The Hidden ROI of Gratitude in Leadership

When teams feel stretched, connection thins and execution slows. Leaders who acknowledge contribution consistently create stronger trust, deeper engagement, and better results. Appreciation becomes the catalyst that moves performance forward.

As the year closes, leaders are focused on the usual priorities: better results, sharper execution, sustained momentum. Yet there’s a proven performance lever that often gets overlooked — gratitude.

Not the once-a-year message sent to the whole organization, but the everyday practice of noticing contribution and naming it in the moment.

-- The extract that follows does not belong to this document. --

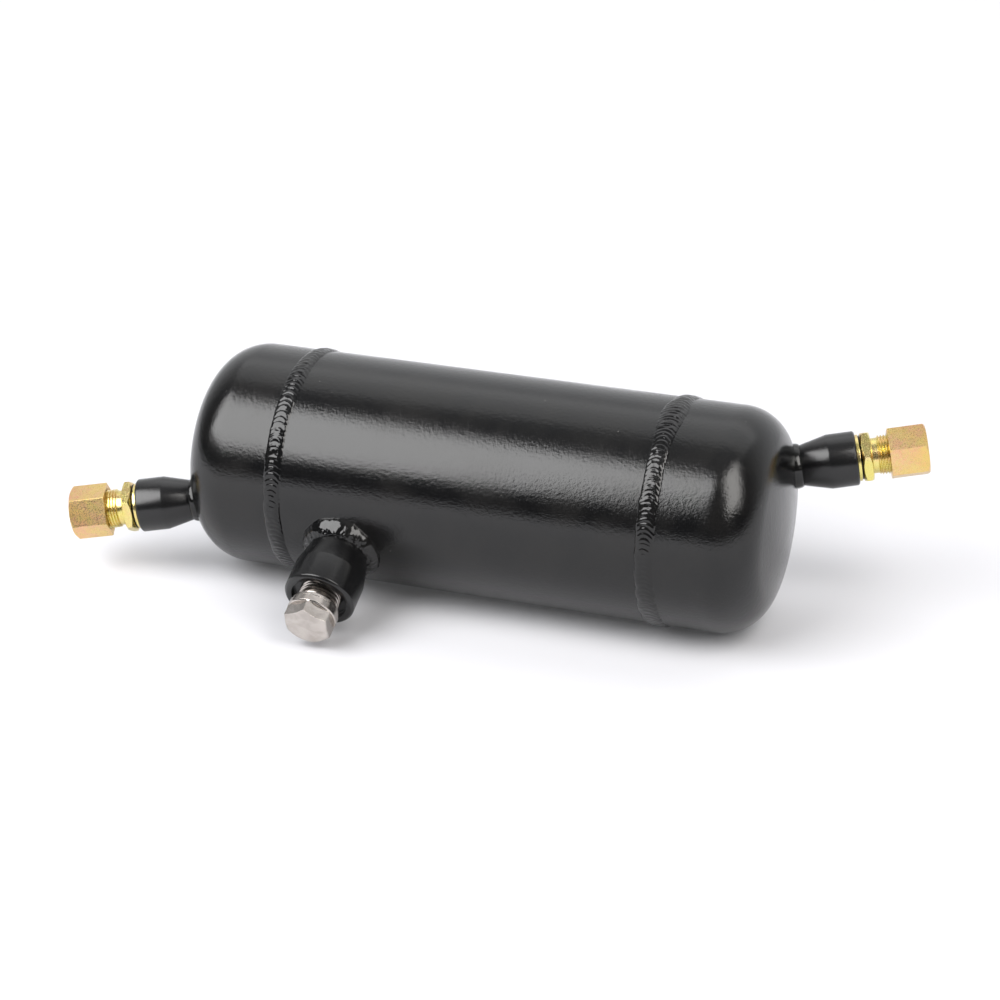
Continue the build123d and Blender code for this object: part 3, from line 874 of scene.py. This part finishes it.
def buildFloor():
    mesh = bmesh.new()
    bmesh.ops.create_grid(mesh, x_segments=1, y_segments=1, size=stage["floorSize"] / 2)
    data = bpy.data.meshes.new("floor")
    mesh.to_mesh(data)
    mesh.free()
    sheet = bpy.data.objects.new("floor", data)
    bpy.context.scene.collection.objects.link(sheet)
    finish = Finish("floorWhite", Roughness=stage["floorRoughness"], Base_Color=stage["floorColour"],
                    Emission_Color=stage["glowColour"])
    # painted light: the sheet glows a little everywhere, and more away from the object
    span = finish.tree.nodes.new("ShaderNodeVectorMath")
    span.operation = "LENGTH"
    finish.tree.links.new(finish.vector, span.inputs[0])
    glow = ramp(finish.tree, span.outputs["Value"], stage["glowFrom"], stage["glowTo"])
    added = maths(finish.tree, "MULTIPLY", glow, stage["glow"])
    level = maths(finish.tree, "ADD", added, stage["baseGlow"])
    finish.tree.links.new(level, finish.shader.inputs["Emission Strength"])
    data.materials.append(finish.material)


def areaLight(name, azimuth, elevation, distance, width, height, radiance, tint=(1, 1, 1)):
    away = outwards(azimuth, elevation)
    data = bpy.data.lights.new(name, "AREA")
    data.shape = "RECTANGLE"
    data.size, data.size_y = width, height
    data.energy = radiance * pi * width * height
    data.color = tint
    lamp = bpy.data.objects.new(name, data)
    lamp.location = shellMiddle + away * distance
    lamp.rotation_euler = away.to_track_quat("Z", "Y").to_euler()
    bpy.context.scene.collection.objects.link(lamp)


def buildWorld():
    # a dim room with a pale wall behind, brightest low down
    world = bpy.data.worlds.new("studio")
    bpy.context.scene.world = world
    world.use_nodes = True
    tree = world.node_tree
    back = tree.nodes["Background"]
    coords = tree.nodes.new("ShaderNodeTexCoord")
    split = tree.nodes.new("ShaderNodeSeparateXYZ")
    tree.links.new(coords.outputs["Generated"], split.inputs["Vector"])
    wall = ramp(tree, split.outputs[1], room["wallFrom"], room["wallTo"])
    ceiling = ramp(tree, split.outputs[2], room["ceilingFrom"], room["ceilingTo"])
    both = maths(tree, "ADD", maths(tree, "MULTIPLY", wall, room["wall"]),
                 maths(tree, "MULTIPLY", ceiling, room["ceiling"]))
    level = maths(tree, "ADD", maths(tree, "MINIMUM", both, room["brightest"]), room["darkest"])
    tree.links.new(level, back.inputs["Strength"])
    back.inputs["Color"].default_value = room["colour"]


def buildCamera():
    away = outwards(view["azimuth"], view["elevation"])
    data = bpy.data.cameras.new("camera")
    data.lens = view["lens"]
    data.sensor_width = view["sensor"]
    camera = bpy.data.objects.new("camera", data)
    camera.location = shellMiddle + view["aim"] + away * view["distance"]
    camera.rotation_euler = away.to_track_quat("Z", "Y").to_euler()
    bpy.context.scene.collection.objects.link(camera)
    bpy.context.scene.camera = camera


buildFloor()
buildWorld()
for name, values in lights.items():
    areaLight(name, **values)
buildCamera()
bpy.context.scene.view_settings.view_transform = "Standard"
print("stage ready")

That may sound sentimental in a world obsessed with efficiency. Yet study after study continues to confirm what great leaders already know: gratitude is a performance driver. It elevates retention, unlocks innovation, and deepens engagement because people feel what dashboards can’t capture: valued.

The leaders who excel at this treat gratitude as a discipline. They pay attention with intention. They recognize effort before outcomes, and their consistency compounds. Acknowledgment builds trust. Trust strengthens connection. Connection drives results.

A sincere “thank you” becomes less of a courtesy and more of a catalyst.

As the holiday season approaches, consider a different kind of year-end review. Look beyond your KPIs and examine your acknowledgments.

Are they specific? Timely? Sincere?

Gratitude isn’t an interruption to performance. It’s a multiplier. When appreciation becomes part of a team’s operating system, alignment and results follow.

After all, connection is the ultimate ROI.